When the initial decision came back, administrators tried to appeal, claiming that Wabash classes are more difficult than other institutions and that they require significant time outside of the classroom, justifying the four-credit hour label. The appeal was denied. Now faculty and administrators need to find a solution. Currently, there are two main options that have been discussed in faculty and Academic Policy Committee (APC) meetings.

The first option being discussed is a change in the way that syllabi are written. Statements would be included that discuss what the expectations outside of the class are, therefore justifying the fourth credit hour associated with the course. The second option is a change in the way that Wabash schedules classes. Each Monday, Wednesday, Friday course would be 60 minutes instead of 50 minutes and count for 3.6 credit hours instead of 3. Tuesday and Thursday classes would experience similar changes. However, this option poses problems to overall scheduling that would need to be further explored. “Both options bring some further decision making, but the further decision making brought by the second option is more significant,” said Dr. Shamira Gelbman, Political Science Professor. “Those decisions are bigger and consequential to the daily life of the College, whereas the decisions for the first option are a little more straight-forward and won’t have big waves of effects.”

The recent discussions surrounding the solution to this problem have been spirited among faculty members because there isn’t an obvious solution. “I think we’re in a necessary sort of messy exploration of what our options are,” said Dr. Preston Bost, Psychology Professor. “I think it’s important first to emphasize that the visit team didn’t question whether Wabash was providing the education that it promises to its students. What they communicated to us was that we’re delivering what we say we’re delivering to our students but took issue with one specific aspect of the accounting.”

“I think people are thinking carefully about what the implications are here,” said McDorman. “They’re thinking carefully about the work that’s imposed on students. They’re thinking about the work that they will experience as faculty members. They’re thinking about questions of retention if we make certain changes. They’re thinking about the impact it could have on our culture. Those are big questions. I think what we’re hearing is our faculty thoughtfully and candidly exchanging ideas on how to approach the issue. Faculty are testing out these options and in that is a messy, engaged process. It’s a little bit Socratic. People are really going back and forth in the way they ask the questions. You can hear in the conversation as people will individually move toward one direction or another across the conversation as they are listened to carefully, and as they listen carefully.

Throughout these conversations, student voices have been involved through the Student Senate APC representatives.

“The Student Senate Academic Policy Committee (SSAPC) is a committee of the Student Senate, which is responsible for communicating the needs and wants of the student body at faculty meetings,” said Benjamin Sampsell ’24, SSAPC Chairman. “The SSAPC Chairman serves as an ambassador at APC meetings with faculty, which are meetings where professors who are part of the committee meet and talk about credit requirements, changes to the curriculum and changes to our academic policy as a school. Wanting to have a student voice, they invite the academic policy committee chairman, and sometimes guests, to come in.”
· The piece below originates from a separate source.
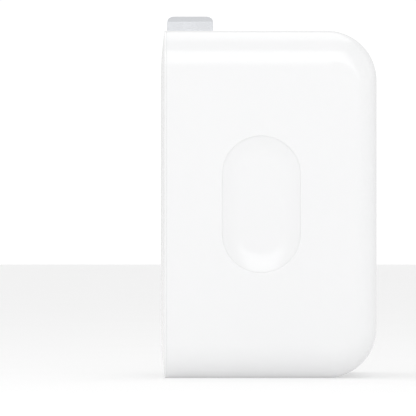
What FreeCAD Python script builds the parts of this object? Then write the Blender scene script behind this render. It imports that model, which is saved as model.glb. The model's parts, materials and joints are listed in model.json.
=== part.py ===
"""Compact wall-plug power adapter with two folding mains blades and two USB-C outlets.

Frame, in millimetres: +X points from the wall to the outlets, +Z is up, and Y runs across the adapter.
The origin is the centre of the face the adapter stands on. The blades are folded up, flat against the back.
"""

import FreeCAD, Part
import math
import os
import re
import Sketcher
from FreeCAD import Placement, Rotation, Vector

DIMENSIONS = [
    # case
    ("body_depth", 29.5, "case, from the wall face to the outlet face"),
    ("body_width", 58.0, "case, across"),
    ("body_height", 47.5, "case, from the standing face to the top"),
    ("wall_thickness", 2.0, "case walls"),
    ("profile_radius", 6.8, "outlet-end corners, seen from the side"),
    ("side_radius", 4.7, "edges between the side faces and the top and bottom"),
    ("front_radius", 2.6, "edges between the side faces and the outlet face"),
    ("finger_width", 10.8, "finger dish, along X"),
    ("finger_height", 18.8, "finger dish, along Z"),
    ("finger_depth", 0.75, "finger dish floor below the side face"),
    ("finger_slope", 3.0, "run of the dish's curved edge"),
    ("finger_shift", 1.0, "dish centre, towards the wall from the case centre"),
    ("ledge_height", 1.6, "ledges that carry the main board"),
    ("ledge_width", 1.6, "ledges, across"),
    ("ledge_span", 10.0, "ledges, along X"),
    ("ledge_side", 24.1, "ledges from the middle"),
    # wall-side cover
    ("crown_rise", 0.53, "how far the middle of the cover stands out past its edge"),
    ("crown_reach", 6.5, "width of the curved border round the cover's flat middle"),
    ("rim_height", 0.2, "straight edge of the cover that shows at the seam"),
    ("seam_gap", 0.08, "hairline between cover and housing"),
    ("cover_thickness", 2.0, "cover plate, from its outer face"),
    ("skirt_gap", 0.1, "clearance between the cover's skirt and the housing walls"),
    ("skirt_thickness", 1.2, "cover skirt wall"),
    ("skirt_depth", 2.3, "cover skirt, past the plate"),
    # folding plug
    ("blade_width", 6.35, "mains blade"),
    ("blade_thickness", 1.5, "mains blade"),
    ("blade_spacing", 12.7, "mains blades, centre to centre"),
    ("blade_reach", 21.85, "pivot to blade tip"),
    ("pivot_inset", 4.0, "pivot behind the wall face"),
    ("tip_stand_out", 2.25, "folded blade tips above the case top"),
    ("tip_bevel_height", 0.75, "bevel on both broad faces of the tip"),
    ("tip_bevel_depth", 0.42, "bevel, into the blade's thickness"),
    ("tip_corner", 0.8, "rounding of the tip's corners"),
    ("heel_width", 3.0, "contact heel behind the pivot"),
    ("heel_reach", 5.3, "pivot to the end of the heel"),
    ("blade_root", 0.6, "full-width part of the blade past the pivot"),
    ("slot_gap", 0.3, "clearance each side of a folded blade"),
    ("slot_wall", 1.0, "walls of the channels that hold the folded blades"),
    ("rotor_radius", 3.9, "moulded barrel that carries the blades"),
    ("rotor_length", 22.0, "barrel, along the pivot"),
    ("rotor_gap", 0.2, "clearance round the barrel"),
    ("window_height", 6.9, "opening in the cover for the barrel"),
    ("trunnion_radius", 1.5, "barrel journals"),
    ("trunnion_length", 2.2, "barrel journals"),
    ("trunnion_gap", 0.03, "running clearance of the journals"),
    ("detent_flat", 3.35, "pivot to the barrel's detent flats"),
    ("detent_width", 6.4, "detent flats, across"),
    # hinge retainer, springs and screws
    ("saddle_width", 2.0, "bearing ribs on the cover"),
    ("saddle_half", 4.5, "bearing ribs, half their height"),
    ("retainer_half_width", 14.2, "hinge retainer, across"),
    ("retainer_depth", 5.75, "hinge retainer, along X"),
    ("retainer_up", 5.2, "hinge retainer above the pivot"),
    ("retainer_down", 6.6, "hinge retainer below the pivot"),
    ("ear_inner", 9.0, "screw ears, inner edge"),
    ("ear_thickness", 1.6, "screw ears"),
    ("ear_up", 9.5, "top of the upper ears above the pivot"),
    ("ear_down", 10.6, "bottom of the lower ears below the pivot"),
    ("screw_side", 11.6, "screws from the middle"),
    ("screw_up", 7.4, "upper screws above the pivot"),
    ("screw_down", 8.6, "lower screws below the pivot"),
    ("screw_radius", 0.8, "self-tapping screw shank"),
    ("screw_length", 4.3, "screw shank"),
    ("screw_head_radius", 1.5, "pan head"),
    ("screw_head_height", 1.0, "pan head"),
    ("screw_recess_half", 0.8, "half the length of the cross recess's bars"),
    ("screw_recess_width", 0.36, "bars of the cross recess"),
    ("screw_clearance", 0.15, "retainer holes round a screw"),
    ("boss_radius", 2.1, "screw bosses on the cover"),
    ("contact_thickness", 0.4, "contact springs"),
    ("contact_width", 2.4, "contact finger"),
    ("contact_gap", 0.08, "contact finger clear of the heel"),
    ("contact_low", 19.2, "underside of the contact's cross arm"),
    ("contact_arm", 2.0, "cross arm and leg of the contact"),
    ("contact_leg_side", 14.5, "inner edge of the contact's leg"),
    ("contact_top", 3.4, "top of the contact finger above the pivot"),
    ("heel_clearance", 0.25, "room round the turning heels"),
    ("window_clearance", 0.3, "retainer windows beside a contact finger"),
    ("window_depth", 2.6, "retainer windows, from the back"),
    ("spring_thickness", 0.3, "detent spring strip"),
    ("spring_width", 5.0, "detent spring"),
    ("spring_flat_half", 1.6, "half the flat that presses on the barrel"),
    ("spring_bend", 3.6, "where the sloped arms meet the spring's ends"),
    ("spring_end", 4.2, "ends of the detent spring from the pivot"),
    ("spring_lean", 0.36, "how far the inner bends lag behind the outer ones"),
    ("spring_window", 4.3, "window behind the detent spring, half its height"),
    ("spring_side_gap", 0.5, "window beside the detent spring"),
    ("spring_bar_half", 4.2, "bars that back the spring's ends, across"),
    ("spring_bar_start", 3.5, "inner edge of the bars from the pivot"),
    ("spring_bar_thickness", 0.7, "bars that back the spring's ends"),
    # outlets
    ("port_side", 9.5, "outlets from the middle"),
    ("port_recess", 0.65, "outlet mouth behind the case front"),
    ("port_width", 8.94, "outlet shell outside"),
    ("port_height", 3.16, "outlet shell outside"),
    ("port_wall", 0.3, "outlet shell sheet"),
    ("port_length", 7.5, "outlet shell"),
    ("port_clearance", 0.13, "case opening round the shell"),
    ("tongue_width", 6.69, "outlet tongue"),
    ("tongue_thickness", 0.7, "outlet tongue"),
    ("tongue_setback", 0.9, "tongue tip behind the mouth"),
    ("port_base", 1.6, "moulded block at the back of an outlet"),
    ("pad_pitch", 0.5, "outlet contact pads"),
    ("pad_width", 0.25, "outlet contact pads"),
    ("pad_length", 4.2, "outlet contact pads"),
    ("pad_thickness", 0.05, "outlet contact pads"),
    ("pad_setback", 0.5, "pads behind the tongue's tip"),
    ("pad_count", 12, "pads on each side of a tongue"),
    # boards
    ("board_thickness", 1.2, "both circuit boards"),
    ("board_rear", -10.2, "main board edge on the wall side"),
    ("board_front", 5.0, "main board edge on the outlet side"),
    ("board_half_width", 25.5, "main board, across"),
    ("port_board_half_width", 22.0, "outlet board, across"),
    ("port_board_low", 5.4, "outlet board, lower edge"),
    ("port_board_high", 41.0, "outlet board, upper edge"),
    ("lead_tail", 0.9, "leads below the main board"),
    ("hole_gap", 0.08, "board holes round a round lead"),
    ("slot_hole_gap", 0.05, "board holes round a square pin or tab"),
    ("link_pitch", 2.0, "pins between the two boards, three on each side"),
    ("link_side", 10.9, "middle pin of each three from the centre"),
    ("link_size", 0.6, "square pins"),
    ("link_place", 4.2, "pins on the main board, along X"),
    ("link_height", 7.6, "pins on the outlet board"),
    # transformer
    ("core_place", -2.6, "transformer centre, along X"),
    ("core_half_width", 10.0, "ferrite core, across"),
    ("core_half_depth", 5.0, "ferrite core, along X"),
    ("core_plate", 2.0, "ferrite back plates and outer legs"),
    ("core_leg_radius", 3.2, "ferrite centre leg"),
    ("core_low", 6.2, "underside of the core"),
    ("core_high", 18.8, "top of the core"),
    ("core_gap", 0.1, "air gap between the halves"),
    ("bobbin_bore", 3.35, "bobbin tube, inside"),
    ("bobbin_radius", 4.1, "bobbin tube, outside"),
    ("bobbin_flange", 7.4, "bobbin flanges"),
    ("bobbin_sheet", 0.8, "bobbin flange thickness"),
    ("winding_radius", 6.9, "taped winding"),
    ("rail_inner", 5.2, "bobbin pin rails from the core centre"),
    ("rail_outer", 7.0, "bobbin pin rails from the core centre"),
    ("rail_half", 8.0, "bobbin pin rails, half their length"),
    ("pin_radius", 0.35, "transformer pins"),
    ("pin_pitch", 4.0, "transformer pins"),
    # input side parts
    ("bulk_radius", 3.55, "bulk capacitor cans"),
    ("bulk_height", 30.0, "bulk capacitor cans"),
    ("bulk_side", 21.9, "bulk capacitors from the middle"),
    ("bulk_rear", -6.3, "rear bulk capacitor, along X"),
    ("bulk_front", 1.5, "front bulk capacitor, along X"),
    ("can_round", 0.4, "lower edge of a can"),
    ("can_top_round", 0.5, "upper edge of a can"),
    ("groove_low", 1.8, "rolled groove of a can, lower edge"),
    ("groove_high", 2.6, "rolled groove of a can, upper edge"),
    ("groove_depth", 0.45, "rolled groove of a can"),
    ("sleeve_thickness", 0.15, "capacitor sleeves"),
    ("sleeve_lap", 0.8, "sleeve folded over the can's top"),
    ("lead_radius", 0.3, "component leads"),
    ("bulk_lead_pitch", 3.5, "bulk capacitor leads"),
    ("film_place", 0.6, "film capacitor, along X"),
    ("film_side", 16.4, "film capacitor from the middle"),
    ("film_length", 8.4, "film capacitor"),
    ("film_width", 4.2, "film capacitor"),
    ("film_height", 10.0, "film capacitor"),
    ("film_round", 0.4, "upright edges of the film capacitor"),
    ("film_lead_half", 2.52, "film capacitor leads from its middle"),
    ("choke_place", -4.6, "choke, along X"),
    ("choke_side", 22.5, "choke from the middle"),
    ("choke_middle", 3.2, "choke core, mean radius"),
    ("choke_section", 1.9, "choke core, radial thickness"),
    ("choke_core_width", 2.8, "choke core, across"),
    ("choke_turn_radius", 2.0, "choke turns, mean radius"),
    ("choke_wire_radius", 0.28, "choke wire"),
    ("choke_turns", 5, "turns in each of the choke's two windings"),
    ("choke_step", 27.0, "degrees between turns"),
    ("fuse_place", 3.0, "fuse, along X"),
    ("fuse_radius", 1.8, "fuse"),
    ("fuse_height", 8.0, "fuse"),
    ("fuse_round", 0.3, "upper edge of the fuse"),
    ("fuse_lead_half", 1.1, "fuse leads from its middle"),
    ("disc_radius", 3.3, "disc parts"),
    ("disc_thickness", 2.4, "disc parts"),
    ("disc_lift", 1.4, "disc parts above the board"),
    ("disc_round", 0.9, "rims of the disc parts"),
    ("disc_lead_pitch", 4.4, "disc parts' leads"),
    ("disc_place", 0.6, "disc parts, along X"),
    ("thermistor_side", 15.6, "inrush thermistor from the middle"),
    ("safety_side", 12.2, "safety capacitor from the middle"),
    ("chip_side", 12.3, "surface parts beside the transformer"),
    ("chip_rear", -6.8, "surface parts nearer the wall, along X"),
    ("chip_front", 0.4, "surface parts nearer the outlets, along X"),
    ("chip_lift", 0.15, "surface parts with legs, above the board"),
    ("leg_pitch", 2.54, "legs of surface parts"),
    ("leg_half", 0.3, "legs of surface parts, half their width"),
    ("leg_reach", 0.9, "legs of surface parts, past the body"),
    ("leg_height", 0.5, "legs of surface parts"),
    # outlet board parts
    ("controller_size", 4.0, "outlet controllers"),
    ("controller_height", 0.8, "outlet controllers"),
    ("inductor_size", 6.6, "moulded inductors"),
    ("inductor_height", 3.0, "moulded inductors"),
    ("output_can_radius", 3.1, "output capacitors"),
    ("output_can_height", 5.2, "output capacitors"),
    ("output_can_side", 18.4, "output capacitors from the middle"),
    ("output_can_base", 0.8, "square base of an output capacitor"),
    ("output_can_margin", 0.1, "output can inside its base"),
    ("chip_count", 9, "chip parts in a row on the outlet board"),
    ("chip_pitch", 3.6, "chip parts on the outlet board"),
    ("chip_half_width", 0.4, "chip parts, across"),
    ("chip_half_length", 0.8, "chip parts, along Z"),
    ("chip_thickness", 0.6, "chip parts"),
    ("chip_low_row", 18.6, "lower row of chip parts"),
    ("chip_high_row", 29.2, "upper row of chip parts"),
    ("upper_row", 34.0, "inductors on the outlet board"),
    ("lower_row", 13.5, "controllers on the outlet board"),
    # heat and insulation
    ("spreader_half_width", 15.0, "heat spreader, across"),
    ("spreader_thickness", 1.0, "heat spreader"),
    ("spreader_low", 21.0, "heat spreader, lower edge"),
    ("spreader_high", 42.0, "heat spreader, upper edge"),
    ("gap_pad_thickness", 1.2, "thermal pad"),
    ("gap_pad_half_width", 13.0, "thermal pad, across"),
    ("gap_pad_low", 22.0, "thermal pad, lower edge"),
    ("gap_pad_high", 39.0, "thermal pad, upper edge"),
    ("barrier_thickness", 0.4, "insulation barrier"),
    ("barrier_half_width", 13.6, "insulation barrier, across"),
    ("barrier_gap", 1.2, "insulation barrier behind the hinge retainer"),
    ("barrier_high", 44.0, "insulation barrier, upper edge"),
]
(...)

Recent faculty discussions have come across as unproductive and worrisome to some student representatives.

“It feels like the way the conversations are going are not super fruitful for finding more advantageous solutions, but I also don’t think that there is an advantageous solution,” said William Grennon ’24, Student Senate Treasurer and SSAPC Representative. “I think they’re being exhaustive in examining the outcomes, but it seems that there’s not as much urgency as I think that there should be.”

It is apparent that there could potentially be significant student life changes, but the magnitude of those changes is unknown.

“The consequences are for the College because the schedule changes would probably mean doing away with a common lunch hour,” said Gelbman. “That has very big consequences for when we have events and who can go to them. How we do our hiring of new faculty will be affected. Killing that common lunch hour is more consequential than anything it would do to my personal classes. The other option (syllabi changes), for most classes, would not lead to very big changes. It might lead to just changing the way certain parts of the course are explained in the syllabus. There are one or two courses I teach where it might lead to some rethinking of, ‘ Am I really meeting our requirement here? If not, do I need to add something to this course?’”

“I think in some classes, there would be no observable change,” said McDorman. “But I’m not going to be as cavalier or bold to say that it would be that way in all the classes because faculty know what their classes are like, and they’ll have to discern the extent to which they feel like they will need to make tangible adjustments in order to demonstrate the four-credit hour value if that is the direction we ultimately go.”

“One of the larger concerns that we all have is that we not burden our students excessively with whatever the solution is,” said Bost. “We do believe, as our students do, that they’re working very hard right now. And that we don’t want to add to that burden.”

Moving forward, steps will need to be taken to ensure that Wabash continues to be an accredited institution. It’s obvious that not receiving accreditation isn’t a viable option. Faculty and staff will continue to candidly discuss the options at hand and find a solution that is the best for Wabash students and faculty. A path forward is expected to be decided on come February.

“The message that I have been relaying, as someone who’s been involved in virtually every layer of this conversation, is that it’s going to be okay,” said Bost. “We are not on the cusp of degradation. If you read the Higher Learning Commission’s report, you will see that the Higher Learning Commission has great regard for Wabash, including its faculty, staff, administration and students. Of the 69 criteria for accreditation, there were 68 that they had no issue with. It’s a strongly positive report. I don’t think our students have to worry about the value of a Wabash degree or the respect that it carries in higher education.”

Going forward, this will continue to be a topic to follow. Current Wabash students, especially upperclassmen, may not see the effects of these changes. However, undergraduates and future students will likely undergo a Wabash experience that’s different for those that came before them.